Тот налил себе полстакана и заявил:
- Это мне штрафная. Исчадья мастерских, мы трезвости не терпим... - и выпил.
Теперь уже Славка с удивлением посмотрел на Костю. Тот самодовольно ухмыльнулся:
- Что, не ожидали? Думали, сапог - кирзовая рожа, в репродукции Рубенса только селёдку заворачивал? Я так и знал, что вы меня недооцениваете.

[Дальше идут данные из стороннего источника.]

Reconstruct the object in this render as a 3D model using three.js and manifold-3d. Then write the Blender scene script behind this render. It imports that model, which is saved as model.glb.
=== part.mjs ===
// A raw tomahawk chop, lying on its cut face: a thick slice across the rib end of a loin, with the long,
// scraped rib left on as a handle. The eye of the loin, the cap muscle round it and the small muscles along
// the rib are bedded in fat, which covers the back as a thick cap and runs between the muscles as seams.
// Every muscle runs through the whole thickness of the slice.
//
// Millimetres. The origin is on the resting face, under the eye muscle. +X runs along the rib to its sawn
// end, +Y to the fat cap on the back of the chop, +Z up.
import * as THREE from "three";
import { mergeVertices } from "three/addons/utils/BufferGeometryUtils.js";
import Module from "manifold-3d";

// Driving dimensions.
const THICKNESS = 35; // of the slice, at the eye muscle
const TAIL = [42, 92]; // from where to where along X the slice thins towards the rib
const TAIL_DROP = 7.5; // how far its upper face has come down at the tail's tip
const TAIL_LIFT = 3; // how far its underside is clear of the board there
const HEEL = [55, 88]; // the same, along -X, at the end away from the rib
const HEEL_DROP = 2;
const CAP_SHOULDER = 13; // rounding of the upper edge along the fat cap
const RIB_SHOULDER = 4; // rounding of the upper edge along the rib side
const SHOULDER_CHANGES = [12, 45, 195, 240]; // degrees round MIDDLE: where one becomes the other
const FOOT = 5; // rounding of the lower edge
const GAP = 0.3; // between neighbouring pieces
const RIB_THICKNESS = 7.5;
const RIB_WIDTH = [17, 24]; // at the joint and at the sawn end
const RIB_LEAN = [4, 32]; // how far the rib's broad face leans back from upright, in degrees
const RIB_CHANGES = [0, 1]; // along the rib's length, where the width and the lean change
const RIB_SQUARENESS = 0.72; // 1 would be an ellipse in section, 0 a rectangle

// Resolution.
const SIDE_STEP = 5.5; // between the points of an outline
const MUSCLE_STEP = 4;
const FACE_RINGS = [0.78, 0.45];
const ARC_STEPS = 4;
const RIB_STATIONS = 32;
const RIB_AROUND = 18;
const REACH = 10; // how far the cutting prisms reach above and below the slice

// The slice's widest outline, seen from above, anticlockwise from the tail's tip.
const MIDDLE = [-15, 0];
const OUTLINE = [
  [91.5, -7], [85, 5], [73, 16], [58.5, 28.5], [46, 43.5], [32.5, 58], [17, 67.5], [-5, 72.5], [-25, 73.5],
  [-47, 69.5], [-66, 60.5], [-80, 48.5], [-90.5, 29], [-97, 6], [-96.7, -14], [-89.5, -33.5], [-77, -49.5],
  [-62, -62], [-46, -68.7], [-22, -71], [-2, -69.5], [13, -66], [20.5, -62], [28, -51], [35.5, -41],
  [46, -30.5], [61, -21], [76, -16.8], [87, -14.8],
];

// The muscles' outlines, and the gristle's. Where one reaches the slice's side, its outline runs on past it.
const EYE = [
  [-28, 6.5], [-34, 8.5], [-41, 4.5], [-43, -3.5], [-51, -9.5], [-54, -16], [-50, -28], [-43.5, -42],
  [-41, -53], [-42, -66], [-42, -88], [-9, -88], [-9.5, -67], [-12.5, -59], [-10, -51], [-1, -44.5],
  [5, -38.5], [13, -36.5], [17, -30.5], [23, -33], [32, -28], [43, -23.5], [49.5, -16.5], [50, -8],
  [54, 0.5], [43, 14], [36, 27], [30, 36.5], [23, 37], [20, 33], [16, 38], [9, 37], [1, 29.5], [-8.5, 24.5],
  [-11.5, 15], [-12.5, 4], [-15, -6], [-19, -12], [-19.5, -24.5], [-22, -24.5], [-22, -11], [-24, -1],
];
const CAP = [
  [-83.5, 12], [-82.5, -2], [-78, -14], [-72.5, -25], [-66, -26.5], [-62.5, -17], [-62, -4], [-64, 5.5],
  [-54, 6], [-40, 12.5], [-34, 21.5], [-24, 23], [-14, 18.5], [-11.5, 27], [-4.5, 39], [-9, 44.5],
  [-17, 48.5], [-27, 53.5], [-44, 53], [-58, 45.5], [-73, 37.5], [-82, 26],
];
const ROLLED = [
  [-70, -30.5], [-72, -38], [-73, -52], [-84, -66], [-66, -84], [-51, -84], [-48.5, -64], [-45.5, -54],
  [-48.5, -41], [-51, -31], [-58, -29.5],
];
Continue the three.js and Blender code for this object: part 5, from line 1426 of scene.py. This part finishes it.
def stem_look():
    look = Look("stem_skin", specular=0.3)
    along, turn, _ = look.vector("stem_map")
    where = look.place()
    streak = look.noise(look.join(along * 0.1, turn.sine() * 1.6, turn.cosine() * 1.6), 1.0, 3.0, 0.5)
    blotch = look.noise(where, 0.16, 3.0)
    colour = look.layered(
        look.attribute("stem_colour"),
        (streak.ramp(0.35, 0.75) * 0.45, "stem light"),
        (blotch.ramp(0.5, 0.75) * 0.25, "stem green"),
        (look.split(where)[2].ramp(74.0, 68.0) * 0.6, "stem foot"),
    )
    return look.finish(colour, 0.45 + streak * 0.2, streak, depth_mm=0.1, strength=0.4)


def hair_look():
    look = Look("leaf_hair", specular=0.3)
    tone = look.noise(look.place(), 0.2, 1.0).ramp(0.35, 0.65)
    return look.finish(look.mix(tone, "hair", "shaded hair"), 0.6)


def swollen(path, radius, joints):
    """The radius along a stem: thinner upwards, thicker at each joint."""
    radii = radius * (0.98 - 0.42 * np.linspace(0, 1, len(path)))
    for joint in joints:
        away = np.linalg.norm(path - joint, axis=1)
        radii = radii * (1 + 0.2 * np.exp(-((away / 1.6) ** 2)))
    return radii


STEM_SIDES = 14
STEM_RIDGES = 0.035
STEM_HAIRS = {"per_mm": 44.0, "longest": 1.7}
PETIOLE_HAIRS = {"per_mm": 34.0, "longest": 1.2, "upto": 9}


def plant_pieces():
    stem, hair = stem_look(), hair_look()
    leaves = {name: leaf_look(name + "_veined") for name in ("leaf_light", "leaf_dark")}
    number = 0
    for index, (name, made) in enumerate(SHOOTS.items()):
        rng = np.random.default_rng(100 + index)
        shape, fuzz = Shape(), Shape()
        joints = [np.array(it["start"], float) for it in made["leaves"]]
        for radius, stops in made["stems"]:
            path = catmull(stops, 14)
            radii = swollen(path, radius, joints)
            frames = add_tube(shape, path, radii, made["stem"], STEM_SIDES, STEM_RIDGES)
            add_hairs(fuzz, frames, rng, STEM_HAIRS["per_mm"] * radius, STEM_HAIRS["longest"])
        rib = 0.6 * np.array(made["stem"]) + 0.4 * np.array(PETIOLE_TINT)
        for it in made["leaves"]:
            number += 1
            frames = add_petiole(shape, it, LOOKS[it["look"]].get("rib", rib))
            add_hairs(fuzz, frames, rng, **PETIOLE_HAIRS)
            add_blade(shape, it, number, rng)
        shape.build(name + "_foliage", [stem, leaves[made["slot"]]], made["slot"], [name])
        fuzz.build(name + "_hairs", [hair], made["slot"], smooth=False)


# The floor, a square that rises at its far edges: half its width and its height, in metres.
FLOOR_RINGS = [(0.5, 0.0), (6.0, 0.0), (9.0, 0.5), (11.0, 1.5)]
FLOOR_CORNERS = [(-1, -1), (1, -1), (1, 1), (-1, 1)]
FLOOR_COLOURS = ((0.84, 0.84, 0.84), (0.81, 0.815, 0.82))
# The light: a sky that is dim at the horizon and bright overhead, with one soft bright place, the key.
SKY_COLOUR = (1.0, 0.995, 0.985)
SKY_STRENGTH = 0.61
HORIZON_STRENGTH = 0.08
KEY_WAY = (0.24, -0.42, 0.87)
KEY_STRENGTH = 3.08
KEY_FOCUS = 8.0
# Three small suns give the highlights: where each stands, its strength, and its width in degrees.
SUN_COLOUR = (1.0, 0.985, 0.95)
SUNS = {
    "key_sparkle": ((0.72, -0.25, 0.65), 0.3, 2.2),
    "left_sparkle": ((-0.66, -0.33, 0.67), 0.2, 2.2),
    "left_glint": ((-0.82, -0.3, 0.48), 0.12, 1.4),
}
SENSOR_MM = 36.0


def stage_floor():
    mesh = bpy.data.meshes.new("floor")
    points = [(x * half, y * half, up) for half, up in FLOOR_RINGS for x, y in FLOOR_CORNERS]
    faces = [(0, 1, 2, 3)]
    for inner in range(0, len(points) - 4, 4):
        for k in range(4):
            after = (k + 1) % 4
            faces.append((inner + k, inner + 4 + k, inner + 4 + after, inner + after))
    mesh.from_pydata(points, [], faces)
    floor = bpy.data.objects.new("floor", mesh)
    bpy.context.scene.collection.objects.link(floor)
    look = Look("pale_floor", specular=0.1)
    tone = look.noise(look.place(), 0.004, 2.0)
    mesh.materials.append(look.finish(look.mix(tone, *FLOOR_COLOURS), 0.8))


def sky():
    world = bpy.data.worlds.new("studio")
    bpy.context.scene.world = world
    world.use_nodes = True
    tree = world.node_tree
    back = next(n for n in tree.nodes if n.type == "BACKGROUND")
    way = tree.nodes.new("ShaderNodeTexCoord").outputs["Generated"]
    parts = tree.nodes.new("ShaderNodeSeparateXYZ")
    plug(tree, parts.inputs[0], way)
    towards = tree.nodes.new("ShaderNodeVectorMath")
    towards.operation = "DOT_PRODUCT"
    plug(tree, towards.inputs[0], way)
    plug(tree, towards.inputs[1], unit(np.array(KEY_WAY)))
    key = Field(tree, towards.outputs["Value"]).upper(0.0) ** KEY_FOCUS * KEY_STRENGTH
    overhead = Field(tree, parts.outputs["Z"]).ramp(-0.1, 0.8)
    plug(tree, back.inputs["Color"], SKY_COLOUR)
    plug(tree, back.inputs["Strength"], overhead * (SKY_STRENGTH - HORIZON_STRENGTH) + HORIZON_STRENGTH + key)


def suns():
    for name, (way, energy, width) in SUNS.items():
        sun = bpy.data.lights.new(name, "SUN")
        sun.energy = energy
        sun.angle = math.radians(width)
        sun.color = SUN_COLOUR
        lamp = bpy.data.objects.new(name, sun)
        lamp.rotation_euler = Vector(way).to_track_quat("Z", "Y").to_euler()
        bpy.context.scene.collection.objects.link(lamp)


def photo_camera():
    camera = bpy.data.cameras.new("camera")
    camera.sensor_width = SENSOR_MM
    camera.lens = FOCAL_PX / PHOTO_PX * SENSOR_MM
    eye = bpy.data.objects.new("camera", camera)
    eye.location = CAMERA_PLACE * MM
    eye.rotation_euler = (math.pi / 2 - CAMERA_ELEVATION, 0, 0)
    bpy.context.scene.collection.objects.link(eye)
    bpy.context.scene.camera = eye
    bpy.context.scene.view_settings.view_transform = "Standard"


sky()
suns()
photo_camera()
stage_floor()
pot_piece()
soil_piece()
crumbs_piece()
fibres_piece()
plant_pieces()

Но я вам не здесь!
Славка смутился, он действительно считал Костю недалёким солдафоном, родившимся, судя по всему, прямо в казарме, там же проведшим детство, отрочество и юность.
- Так откуда дровишки-то? - внезапно оживился Сашка.
- Когда сидишь в... неважно, где сидишь, а у тебя под рукой только "Русская поэзия конца XIX - начала XX века" издательства Московского университета 1979 года, твердый тёмно-зелёный переплёт, не хватает страниц со сто восемнадцатой по двести двадцать четвёртую, так выучишь наизусть не только стишки, но и все выходные данные этой книжки. Зато я теперь специалист по акмеизму. Девушкам очень нравится. Такая, говорят, у вас, Константин Иванович, трепетная и чувствующая натура. Давайте, значицца... наливайте, не тормозите. Знатный самогонище! Кто автор? Ты, Гейнц? Обалдеть, так глубоко в суть русской души никто ещё не проникал... и, главное, баню любит, это вообще...
- И это говорит нам человек с тонкой, чувствующей... У тебя, Костя, случилось словесное недержание?
- Да, от избытка чувств. Давно мы так вот культурно не сидели, культура ведь это наше всё! Наши непреходящие ценности.
- Про непреходящие ценности тебе Панкратиха расскажет. Образно и доходчиво, аж уши заворачиваются.
- Вот я и говорю. Наши непреходящие ценности - это баня, водка и бабы! Ну давайте, вздрогнем, чтоб хер стоял и деньги были!
Примерно в то же время, пока наши герои обсуждали судьбы русской культуры, Мыш, именуемый нынче "барчук", предавался болезненному сплину. Опытный специалист без труда определил бы его недуг, как "синдром Гекльберри Финна", когда у того сбылась его мечта, и он стал неприлично богат. Но если Гек Финн нашёл в себе силы порвать с условностями света, то Мышу это никак не светило. Чёткие и недвусмысленные директивы Константина Ивановича сияли перед его внутренним взором, как "мене, текел, фарес". Так что он молча тосковал по воле вольной, что безмятежно проходила под сенью дубрав и берёзовых рощ, пусть иной раз впроголодь, пусть иной раз в холоде и под дождём - но та жизнь ему казалась настоящей, полной событий и ежедневных открытий.
Первое время он через силу исполнял обязанности юного графа. Носил тупорылые ботинки с пряжками, белые чулки, какие-то смешные панталончики, синий камзольчик и сорочку с кружавчиками. Кудри ему завивал кауфер, одевали и обували его теперь двое лакеев, на завтрак - который, вкупе с обедом, происходил, чёрт побери, по звонку! его приглашали. Однако он быстро уловил все выгоды своего положения, и перестал смущаться от всяких пустяков.